Up to and including the line that contains "V = FreeCAD.Vector", write out each line of the material from its first line, exactly.

----

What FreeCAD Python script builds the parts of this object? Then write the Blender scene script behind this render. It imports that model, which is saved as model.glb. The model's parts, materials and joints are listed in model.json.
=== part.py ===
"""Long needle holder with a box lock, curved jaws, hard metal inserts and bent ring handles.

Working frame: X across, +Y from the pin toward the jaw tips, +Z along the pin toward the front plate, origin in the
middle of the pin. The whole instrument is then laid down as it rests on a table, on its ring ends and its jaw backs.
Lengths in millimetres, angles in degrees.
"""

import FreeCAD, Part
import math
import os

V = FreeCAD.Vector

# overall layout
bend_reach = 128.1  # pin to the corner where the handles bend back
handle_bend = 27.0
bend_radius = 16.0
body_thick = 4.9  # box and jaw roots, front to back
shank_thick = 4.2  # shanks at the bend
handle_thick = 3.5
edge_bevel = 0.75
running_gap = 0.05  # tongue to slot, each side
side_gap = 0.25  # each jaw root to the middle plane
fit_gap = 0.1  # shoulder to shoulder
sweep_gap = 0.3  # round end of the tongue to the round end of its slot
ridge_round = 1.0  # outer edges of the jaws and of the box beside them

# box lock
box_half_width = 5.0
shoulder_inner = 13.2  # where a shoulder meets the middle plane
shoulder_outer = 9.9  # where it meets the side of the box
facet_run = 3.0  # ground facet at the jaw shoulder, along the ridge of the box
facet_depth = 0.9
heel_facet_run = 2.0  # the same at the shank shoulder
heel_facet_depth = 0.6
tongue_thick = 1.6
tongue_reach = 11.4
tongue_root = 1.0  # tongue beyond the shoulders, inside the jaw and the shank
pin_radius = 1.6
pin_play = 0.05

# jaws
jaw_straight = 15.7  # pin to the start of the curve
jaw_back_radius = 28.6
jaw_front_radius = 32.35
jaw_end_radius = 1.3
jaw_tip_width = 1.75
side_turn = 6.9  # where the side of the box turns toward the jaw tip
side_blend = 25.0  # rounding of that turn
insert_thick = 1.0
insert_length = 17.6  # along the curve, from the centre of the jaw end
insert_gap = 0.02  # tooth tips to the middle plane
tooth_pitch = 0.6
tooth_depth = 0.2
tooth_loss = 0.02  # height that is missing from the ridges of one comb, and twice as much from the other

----

◆ **Task output**:
What FreeCAD Python script builds the parts of this object? Then write the Blender scene script behind this render. It imports that model, which is saved as model.glb. The model's parts, materials and joints are listed in model.json.
=== part.py ===
"""Long needle holder with a box lock, curved jaws, hard metal inserts and bent ring handles.

Working frame: X across, +Y from the pin toward the jaw tips, +Z along the pin toward the front plate, origin in the
middle of the pin. The whole instrument is then laid down as it rests on a table, on its ring ends and its jaw backs.
Lengths in millimetres, angles in degrees.
"""

import FreeCAD, Part
import math
import os

V = FreeCAD.Vector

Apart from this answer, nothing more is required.